The very last surrender of the American Civil War took place in Liverpool when the CSS SHENANDOAH surrendered to HMS DONEGAL having made a nine thousand mile journey to do so. Unfortunately she had been decimating the northern whaling fleet in the Pacific not knowing that the war had ended some seven months previously.

HMS DONEGAL survived until the 1920s ending her life as a training ship alongside HMS WARRIOR when both were used as part of the HMS VERNON gunnery school. By coincidence, a photograph survives showing the two together at this time.

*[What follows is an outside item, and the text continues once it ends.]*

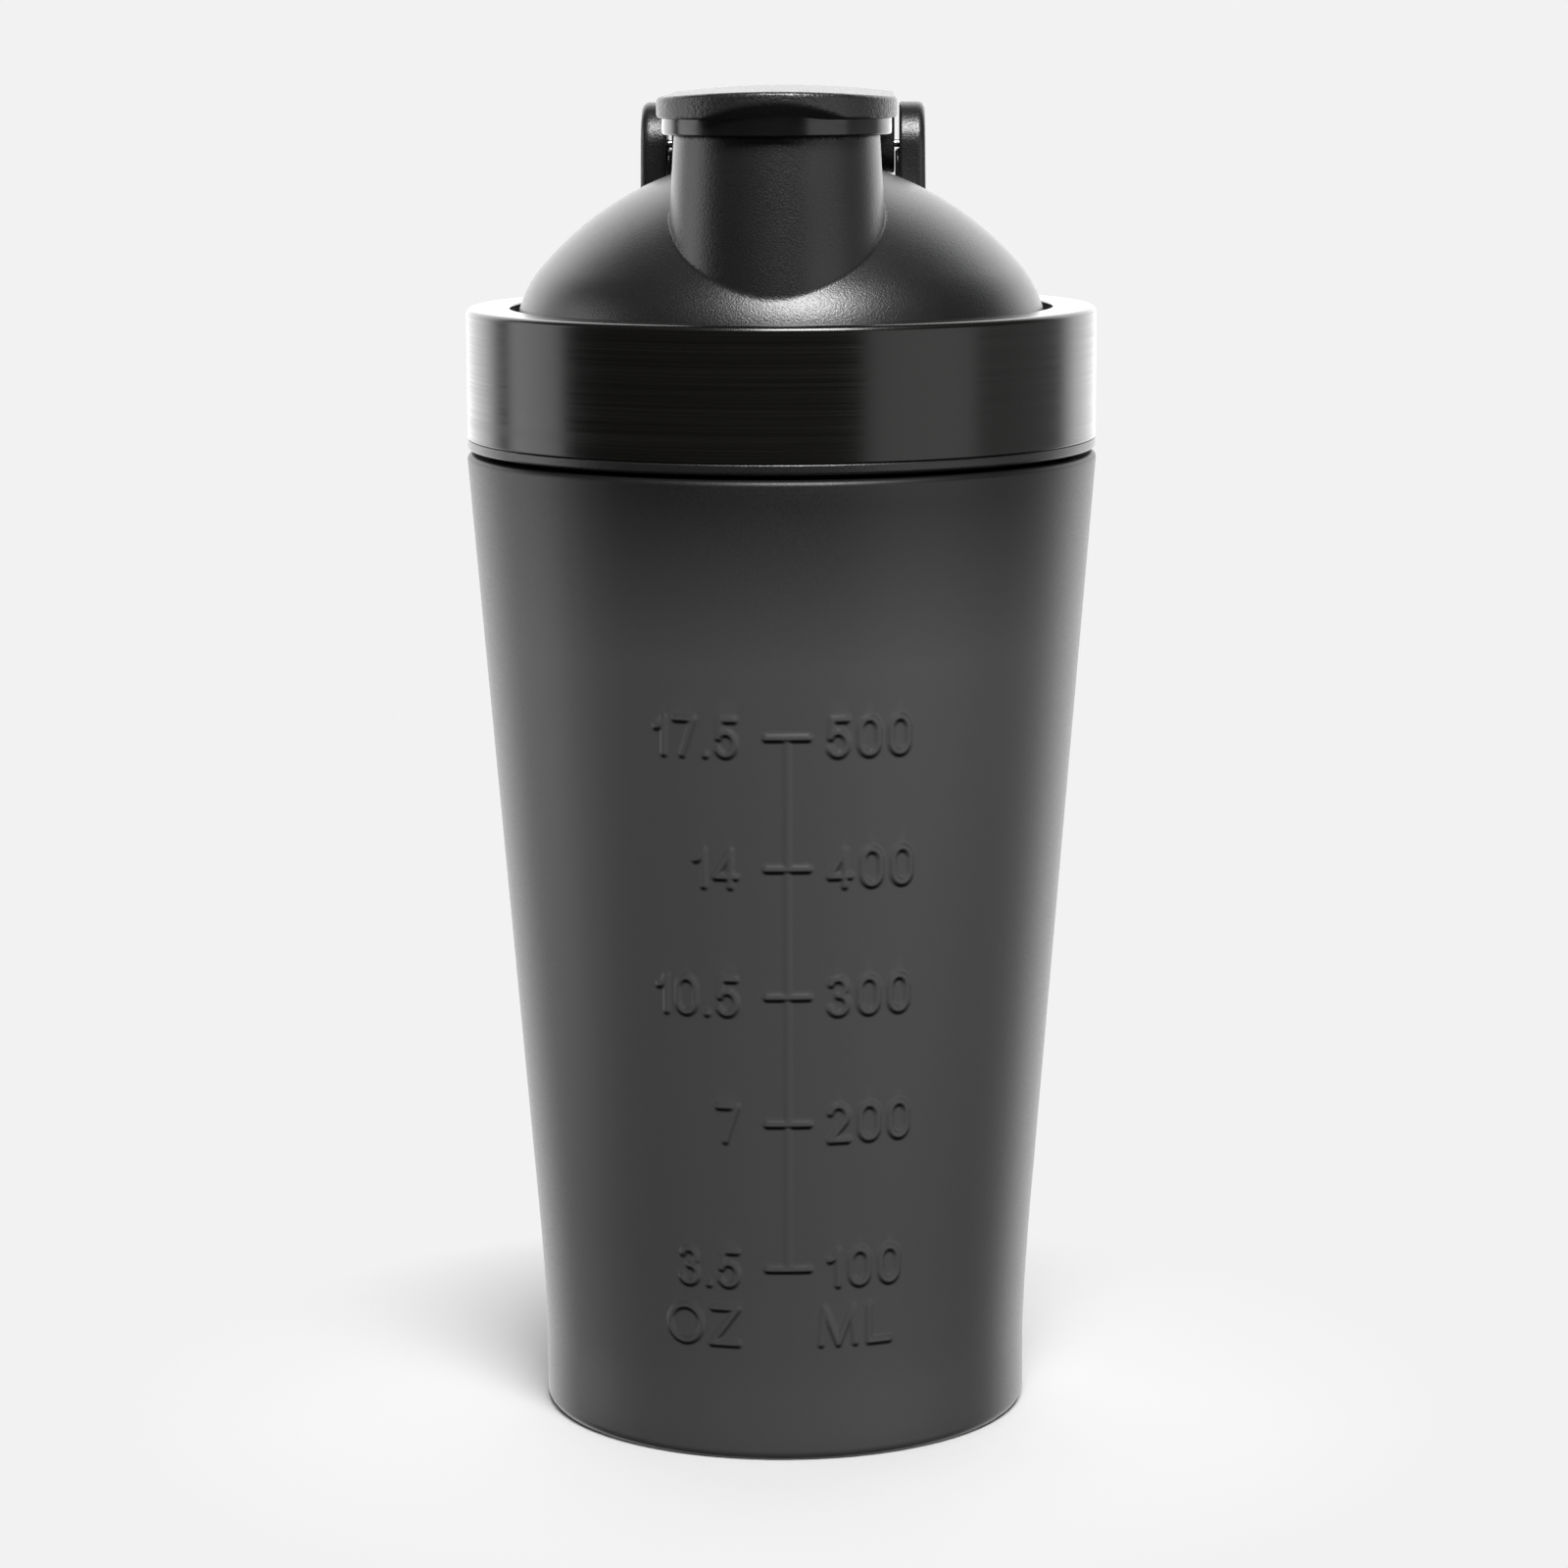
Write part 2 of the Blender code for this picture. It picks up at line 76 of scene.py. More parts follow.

So why the American Civil War? One answer is because we were a part of it. Over 50,00 British citizens fought in it and many of the American citizens were recent immigrants from the UK so British accents were common. A second response is because this war, more than any other, was a turning point in weaponry and tactics. At the start they were still using Napoleonic tactics, muzzle loading muskets and smooth bore canon. By the end they were using trench warfare, breech loading repeating rifles, mortars, mines (including those placed in and around Southern routes to the sea to enforce the blockade. These were called torpedoes), aerial reconnaissance, blackouts, submarine attack (the Hunley), the machine gun had been invented and the first battle of the ironclads had taken place. This is where modern warfare really began and somewhere between 620,000 and 650,000 died in the space of four years. This was a fascinating, terrifying, extraordinary time that has been remarkably well documented thanks to the use of the camera and the willingness of participants from officers down to ordinary men to record their experiences for posterity. Finally, we've met a bunch of people who are fun to be with and a way of life for the weekend that allows you to switch off the pressures of the modern world and step back in time to a period when everything came down to basics: food, friends and staying alive. No mobile phones, no computers, no TV, no microwaves, and because we're not really trying to kill each other, no stresses. Come along and find out for yourself. It's the perfect antidote to the modern world.